Post Office and Telegraph (Money) Act 1942

JurisdictionUK Non-devolved
Citation1942 c. 24
Year1942


Post Office and Telegraph (Money) Act, 1942

(5 & 6 Geo. 6.) CHAPTER 24.

An Act to provide for raising further money for the development of the postal, telegraphic and telephonic systems and the repayment to the Post Office Fund of moneys applied thereout for such development.

[29th July 1942]

Be it enacted by the King's most Excellent Majesty, by and with the advice and consent of the Lords Spiritual and Temporal, and Commons, in this present Parliament assembled, and by the authority of the same, as follows:—

S-1 Grant for development of postal, telegraphic, and telephonic systems.

1 Grant for development of postal, telegraphic, and telephonic systems.

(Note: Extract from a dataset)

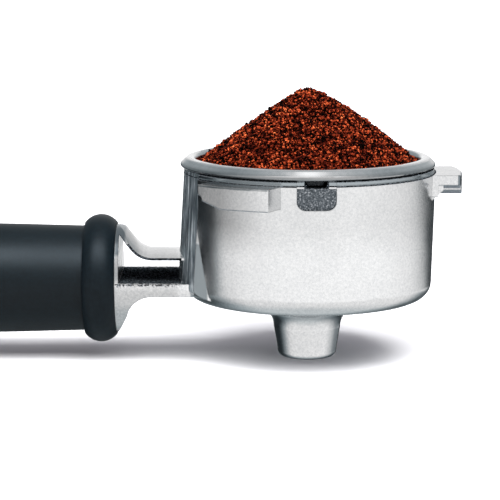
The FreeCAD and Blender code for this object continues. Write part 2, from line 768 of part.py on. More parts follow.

(1) Without prejudice to the exercise of any powers previously given for the like purpose, the Treasury may issue out of the Consolidated Fund of the United Kingdom or the growing produce thereof (hereafter in this Act referred to as ‘the Consolidated Fund’) such sums, not exceeding in the whole the sum of thirty-five million pounds, as may be required by the Postmaster-General for developing, according to estimates approved by the Treasury, the postal, telegraphic, and telephonic systems, or for repaying to the Post Office Fund any moneys which may have been applied thereout for that purpose.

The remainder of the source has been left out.